Aiming to reduce dangerous explosions after plane crashes and truck accidents, scientists have developed a substance that can be added to fuel to curb formation of a fine mist that can erupt into a deadly fireball after a collision.

 

Spanish civil guards patrol a section of the Spanair's Flight JK5022 crash area inside Barajas airport in Madrid in this August 21, 2008.
Spanish civil guards patrol a section of the Spanair's Flight JK5022 crash area inside Barajas airport in Madrid in this August 21, 2008.

Aiming to reduce dangerous explosions after plane crashes and truck accidents, scientists have developed a substance that can be added to fuel to curb formation of a fine mist that can erupt into a deadly fireball after a collision.

Researchers said on Thursday they had created a synthetic polymer that can suppress post-crash fuel mist by making fuel droplets fall like rain rather than remain suspended in the air. As a fuel additive, it did not lessen engine power or efficiency, but lowered soot formation, they said.

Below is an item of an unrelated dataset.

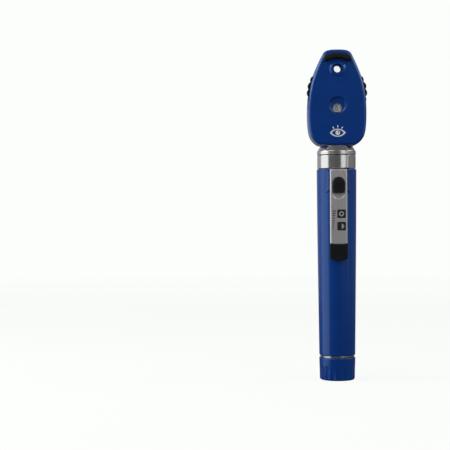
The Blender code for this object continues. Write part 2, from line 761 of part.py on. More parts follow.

The work focused on aviation and diesel fuel, not gasoline, which powers most cars and is very explosive. California Institute of Technology chemical engineering professor Julia Kornfield, who led the study published in the journal Science, said she planned to investigate its effects in gasoline.

Polymers are large, chain-like molecules made up of many smaller molecules linked together. They can be natural as in rubber, or synthetic as in plastics and resins. In this case, the synthetic polymers are extremely long and flexible.

Kornfield said a typical long-haul diesel truck uses a 100-gallon (380-liter) tank packing the energy of more than 3 tons of TNT, and a 747 jumbo jet carries 50,000 gallons (190,000 liters) of fuel with energy topping 1,600 tons of TNT.

When crashes occur, fuel tends to disperse into a fine mist that can explode into a fireball.

"In civil aviation, fireballs reduce the number of survivors of plane crashes after a collision," Kornfield said, citing a 2008 Spanair crash in Madrid in which the airliner barely got off the ground but only 18 of the 172 people on board survived after a fuel explosion.

On roadways, fuel-mist control might reduce deaths in crashes between trucks and buses that produce a fireball like one in 2014 near Orland, California, that killed 10 people, Kornfield said.

She said it was not necessary to prevent misting entirely. "It is sufficient to shift the drop size distribution from a few microns - say, the size of a blood cell - to 50 microns - say, half the width of a hair." At that larger size, the droplets settle 100 times more quickly.

Kornfield said it could become commercially available in diesel fuel within two years. She noted the Federal Aviation Administration approval process for aviation fuel additives took five to seven years. The additive would add about 6 cents a gallon to the cost of fuel.